Exercise directions
Every line must be returned precisely as it is written.

━━━━━━━━━━━━━━━━

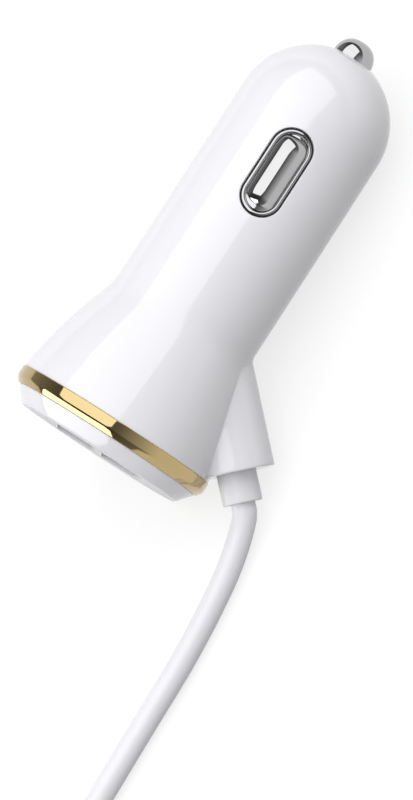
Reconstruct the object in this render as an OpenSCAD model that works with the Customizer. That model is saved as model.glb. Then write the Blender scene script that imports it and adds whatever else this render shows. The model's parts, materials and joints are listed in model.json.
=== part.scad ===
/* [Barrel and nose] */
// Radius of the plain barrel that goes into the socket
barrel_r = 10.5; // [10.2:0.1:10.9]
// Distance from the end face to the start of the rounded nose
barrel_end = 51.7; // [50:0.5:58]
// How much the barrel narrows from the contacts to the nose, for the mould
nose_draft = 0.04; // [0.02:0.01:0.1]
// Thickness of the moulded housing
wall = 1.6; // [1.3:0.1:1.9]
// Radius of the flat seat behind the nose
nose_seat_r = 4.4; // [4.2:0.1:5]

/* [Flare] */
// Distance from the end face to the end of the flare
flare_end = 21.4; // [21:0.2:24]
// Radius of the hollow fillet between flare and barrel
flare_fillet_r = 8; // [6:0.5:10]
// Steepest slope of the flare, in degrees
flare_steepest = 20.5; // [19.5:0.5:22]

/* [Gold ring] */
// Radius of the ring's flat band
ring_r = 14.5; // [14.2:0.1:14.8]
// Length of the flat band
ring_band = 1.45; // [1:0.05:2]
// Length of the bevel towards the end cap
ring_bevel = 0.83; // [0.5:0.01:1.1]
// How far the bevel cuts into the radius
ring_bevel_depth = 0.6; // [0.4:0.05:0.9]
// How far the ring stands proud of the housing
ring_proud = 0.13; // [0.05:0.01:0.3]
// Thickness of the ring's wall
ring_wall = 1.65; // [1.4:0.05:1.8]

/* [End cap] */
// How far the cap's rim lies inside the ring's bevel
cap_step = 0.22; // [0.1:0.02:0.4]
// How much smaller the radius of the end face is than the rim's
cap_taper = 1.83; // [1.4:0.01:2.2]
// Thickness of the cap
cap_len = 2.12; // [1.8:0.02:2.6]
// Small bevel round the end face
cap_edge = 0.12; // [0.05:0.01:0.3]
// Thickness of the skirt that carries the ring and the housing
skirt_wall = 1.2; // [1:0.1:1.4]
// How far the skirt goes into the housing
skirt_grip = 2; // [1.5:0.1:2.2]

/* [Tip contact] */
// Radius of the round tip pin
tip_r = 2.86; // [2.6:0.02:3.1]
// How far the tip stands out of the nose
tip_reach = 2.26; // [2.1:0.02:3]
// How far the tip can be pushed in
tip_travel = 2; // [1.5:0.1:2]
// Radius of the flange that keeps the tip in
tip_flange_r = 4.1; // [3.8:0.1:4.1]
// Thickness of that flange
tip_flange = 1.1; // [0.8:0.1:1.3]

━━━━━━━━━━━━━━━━

Output for this exercise
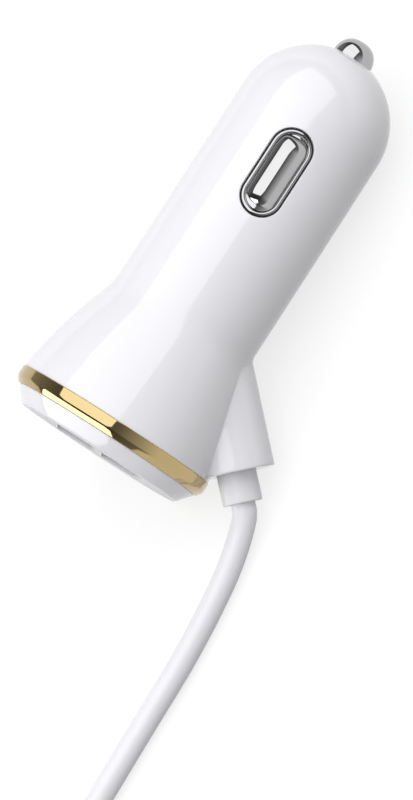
Reconstruct the object in this render as an OpenSCAD model that works with the Customizer. That model is saved as model.glb. Then write the Blender scene script that imports it and adds whatever else this render shows. The model's parts, materials and joints are listed in model.json.
=== part.scad ===
/* [Barrel and nose] */
// Radius of the plain barrel that goes into the socket
barrel_r = 10.5; // [10.2:0.1:10.9]
// Distance from the end face to the start of the rounded nose
barrel_end = 51.7; // [50:0.5:58]
// How much the barrel narrows from the contacts to the nose, for the mould
nose_draft = 0.04; // [0.02:0.01:0.1]
// Thickness of the moulded housing
wall = 1.6; // [1.3:0.1:1.9]
// Radius of the flat seat behind the nose
nose_seat_r = 4.4; // [4.2:0.1:5]

/* [Flare] */
// Distance from the end face to the end of the flare
flare_end = 21.4; // [21:0.2:24]
// Radius of the hollow fillet between flare and barrel
flare_fillet_r = 8; // [6:0.5:10]
// Steepest slope of the flare, in degrees
flare_steepest = 20.5; // [19.5:0.5:22]

/* [Gold ring] */
// Radius of the ring's flat band
ring_r = 14.5; // [14.2:0.1:14.8]
// Length of the flat band
ring_band = 1.45; // [1:0.05:2]
// Length of the bevel towards the end cap
ring_bevel = 0.83; // [0.5:0.01:1.1]
// How far the bevel cuts into the radius
ring_bevel_depth = 0.6; // [0.4:0.05:0.9]
// How far the ring stands proud of the housing
ring_proud = 0.13; // [0.05:0.01:0.3]
// Thickness of the ring's wall
ring_wall = 1.65; // [1.4:0.05:1.8]

/* [End cap] */
// How far the cap's rim lies inside the ring's bevel
cap_step = 0.22; // [0.1:0.02:0.4]
// How much smaller the radius of the end face is than the rim's
cap_taper = 1.83; // [1.4:0.01:2.2]
// Thickness of the cap
cap_len = 2.12; // [1.8:0.02:2.6]
// Small bevel round the end face
cap_edge = 0.12; // [0.05:0.01:0.3]
// Thickness of the skirt that carries the ring and the housing
skirt_wall = 1.2; // [1:0.1:1.4]
// How far the skirt goes into the housing
skirt_grip = 2; // [1.5:0.1:2.2]

/* [Tip contact] */
// Radius of the round tip pin
tip_r = 2.86; // [2.6:0.02:3.1]
// How far the tip stands out of the nose
tip_reach = 2.26; // [2.1:0.02:3]
// How far the tip can be pushed in
tip_travel = 2; // [1.5:0.1:2]
// Radius of the flange that keeps the tip in
tip_flange_r = 4.1; // [3.8:0.1:4.1]
// Thickness of that flange
tip_flange = 1.1; // [0.8:0.1:1.3]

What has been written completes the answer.